Somehow, we've had to buy over seventy sockets and light switches. How is that possible? The house has only got four main rooms plus a hall!
Well, it's true that on the plan I put sockets each side of the bed and in each of the four corners. Plus a few extra for the kitchen work tops, plus some in the hall and landing for the hoover. Plus several in the lounge. But I wasn't expecting double sockets everywhere and even one triple.
And then we managed to misunderstand - a mixture of Polish and broken French doesn't help - and had to make four (or was it five) journeys to buy the right stuff.
And how did we manage not to notice that there's no overhead light sockets in the kitchen? Apparently in France and Poland it's "not usual" to have overhead lights in the kitchen.

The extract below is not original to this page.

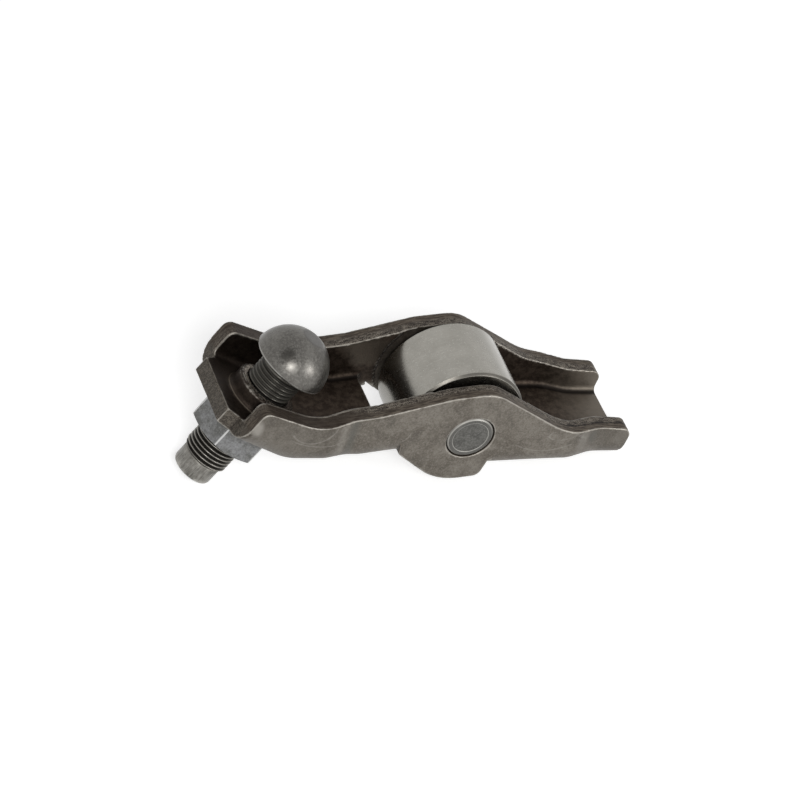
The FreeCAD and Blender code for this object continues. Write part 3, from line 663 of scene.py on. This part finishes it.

Mmmm.
And there's this crazy system in France where virtually every socket has its own connection back to a separate fuse in the fuse box. The wiring by the front door where the fuse box goes looks like macramé.
And there's the Polish obsession with hiding all the cable behind the wall or in the ceiling and plastering over it, so it's not a good idea to realise, late in the day, that there's no overhead lighting in the kitchen. It meant cutting channels across the concrete bedroom floor above and dropping the new cable through holes drilled through the kitchen beams.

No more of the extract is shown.